ORTEX is not a direct replacement for a dilution tracker. It can tell you a lot about short-side pressure and market structure, but a squeeze thesis can still fail if the issuer has active financing capacity or a large overhang of registered shares.

How To Use Them Together

For small-cap trading, a practical workflow is to use ORTEX for positioning and borrow context, then use Dilutracker for dilution risk. If both views align, the setup is cleaner. If short interest looks attractive but the company has severe dilution risk, the trade may need a smaller size, shorter hold period, or no entry at all.

Bottom Line

Dilution Tracker and Dilutracker compete more directly because both focus on dilution risk. ORTEX belongs in a different bucket: short interest and broader market analytics. If your main problem is share supply risk, start with Dilutracker. If your main problem is borrow and positioning, ORTEX is the more relevant tool. If you want a known category benchmark, compare Dilutracker against Dilution Tracker on the same tickers.

FAQ

Is ORTEX a dilution tracker?

Not primarily. ORTEX is best known for short interest, securities lending, options, analyst, ownership, and market analytics. It is useful context, but it is not a purpose-built dilution filing workflow.

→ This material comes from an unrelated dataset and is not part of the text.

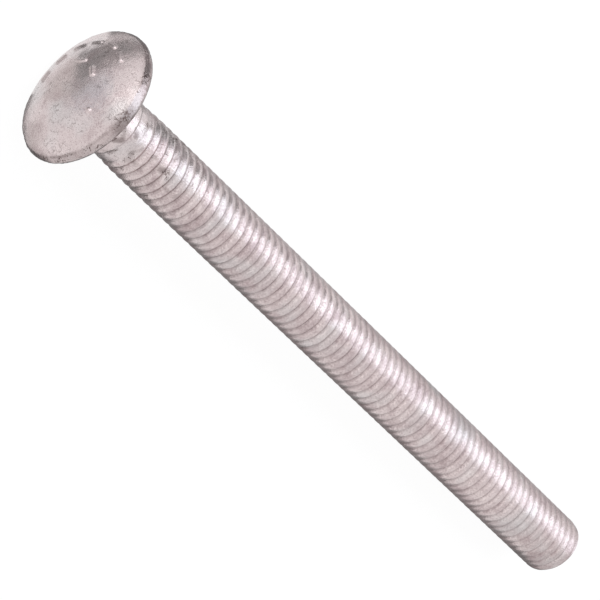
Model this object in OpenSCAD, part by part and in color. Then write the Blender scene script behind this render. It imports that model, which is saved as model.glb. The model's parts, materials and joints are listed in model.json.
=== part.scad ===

Is Dilutracker better than Dilution Tracker?

Dilutracker is the better fit if you want a source-linked, filing-first workflow around offering ability, cash runway, float risk, warrants, convertibles, ATMs, shelves, and resale registrations. Dilution Tracker remains a familiar option for traders who prefer its established interface.

Should small-cap traders use ORTEX or a dilution tracker?

Many serious traders need both categories. ORTEX helps with short interest and borrow context. A dilution tracker helps with issuer share-supply risk.